Sunday, 5 May 2013

Bubur Terigu aka Ta Mai

Actually I wasn't craving to eat bubur terigu. I happened to be at Sainsbury and passed by and saw this.

All of a sudden, in my mind's eye, I saw bubur terigu! Dont know whether it is or not, but it did look like it, so bought it.

Made it a total of 3 times just to get the perfect feel/texture.

Surfed the net and most people said to soak it for a couple of hours but it was about 9.30pm when I was wanting to cook it, so only soaked it for 10 mins and then started cooking it. Boiled it for about an hour and a half and then it was ready. Not too bad.

Next day I tried it again but this time using the slow cooker. Hmm... you can use the slow cooker but not cook it overnight. I did it from around 11pm to when I woke up at 6am and nah... too soft, not much bite.. but hey you may like it but it's not for me.

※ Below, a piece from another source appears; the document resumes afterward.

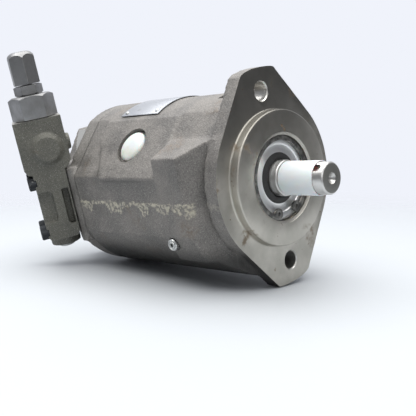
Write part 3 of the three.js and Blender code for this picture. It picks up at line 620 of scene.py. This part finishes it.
def cap_screw_tree(material):
    tree, entry, leave = tree_of("cap_screw", ("Head Radius", "Head Height", "Socket Radius", "Socket Depth",
                                               "Shank Radius", "Shank Length"))
    size = entry.outputs
    head = tree.nodes.new("GeometryNodeMeshCylinder")
    head.inputs["Vertices"].default_value = 72
    cone = tree.nodes.new("GeometryNodeMeshCone")
    cone.inputs["Vertices"].default_value = 72
    rim = number(tree, "MULTIPLY", size["Head Radius"], 0.12)
    tree.links.new(size["Head Radius"], head.inputs["Radius"])
    tree.links.new(number(tree, "SUBTRACT", size["Head Height"], rim), head.inputs["Depth"])
    tree.links.new(number(tree, "SUBTRACT", size["Head Radius"], rim), cone.inputs["Radius Top"])
    tree.links.new(size["Head Radius"], cone.inputs["Radius Bottom"])
    tree.links.new(rim, cone.inputs["Depth"])
    straight = number(tree, "SUBTRACT", size["Head Height"], rim)
    lower = moved(tree, head.outputs["Mesh"], number(tree, "MULTIPLY", straight, 0.5))
    upper = moved(tree, cone.outputs["Mesh"], number(tree, "SUBTRACT", straight, 0.0001))
    position = tree.nodes.new("GeometryNodeInputPosition")
    index = tree.nodes.new("GeometryNodeInputIndex")
    odd = number(tree, "MODULO", index.outputs[0], 2)
    spread = number(tree, "MULTIPLY", number(tree, "SUBTRACT", odd, 0.5), 0.035)
    scaled = tree.nodes.new("ShaderNodeVectorMath")
    scaled.operation = "MULTIPLY"
    tree.links.new(position.outputs[0], scaled.inputs[0])
    scaled.inputs[1].default_value = (1, 1, 0)
    grown = tree.nodes.new("ShaderNodeVectorMath")
    grown.operation = "SCALE"
    tree.links.new(scaled.outputs[0], grown.inputs[0])
    tree.links.new(spread, grown.inputs["Scale"])
    knurled = tree.nodes.new("GeometryNodeSetPosition")
    tree.links.new(lower, knurled.inputs["Geometry"])
    tree.links.new(grown.outputs[0], knurled.inputs["Offset"])
    joined = tree.nodes.new("GeometryNodeMeshBoolean")
    joined.operation = "UNION"
    joined.solver = "MANIFOLD"
    shank = cylinder(tree, 32, size["Shank Radius"], size["Shank Length"])
    low_shank = moved(tree, shank.outputs["Mesh"],
                      number(tree, "ADD", number(tree, "MULTIPLY", size["Shank Length"], -0.5), 0.0002))
    for part in (knurled.outputs[0], upper, low_shank):
        tree.links.new(part, joined.inputs["Mesh 2"])
    socket = cylinder(tree, 6, size["Socket Radius"], size["Socket Depth"])
    raised = number(tree, "SUBTRACT", number(tree, "ADD", size["Head Height"], 0.0001),
                    number(tree, "MULTIPLY", size["Socket Depth"], 0.5))
    drilled = tree.nodes.new("GeometryNodeMeshBoolean")
    drilled.operation = "DIFFERENCE"
    drilled.solver = "MANIFOLD"
    tree.links.new(joined.outputs["Mesh"], drilled.inputs["Mesh 1"])
    tree.links.new(moved(tree, socket.outputs["Mesh"], raised), drilled.inputs["Mesh 2"])
    return finish_tree(tree, entry, leave, drilled.outputs["Mesh"], material)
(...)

So last night tried again and yah, I think I got it right this time.

1 cup wheatberries
1 to 1 1/2 litres water
pinch of salt 
2 tbsp sugar or to taste
coconut milk to taste

1. Wash the wheatberries 3 - 4 times well.
2. Add 1 ltr of water first and bring to boil. Once it has come to boil, turn fire down to low.
3. You have to keep watching and stirring bottom of pan every 10 - 15 mins or so as the wheatberries catch at the bottom.
4. Add more water if it is drying out. 
5. Once the wheatberries have softened to your liking, add salt, sugar and coconut and it's ready!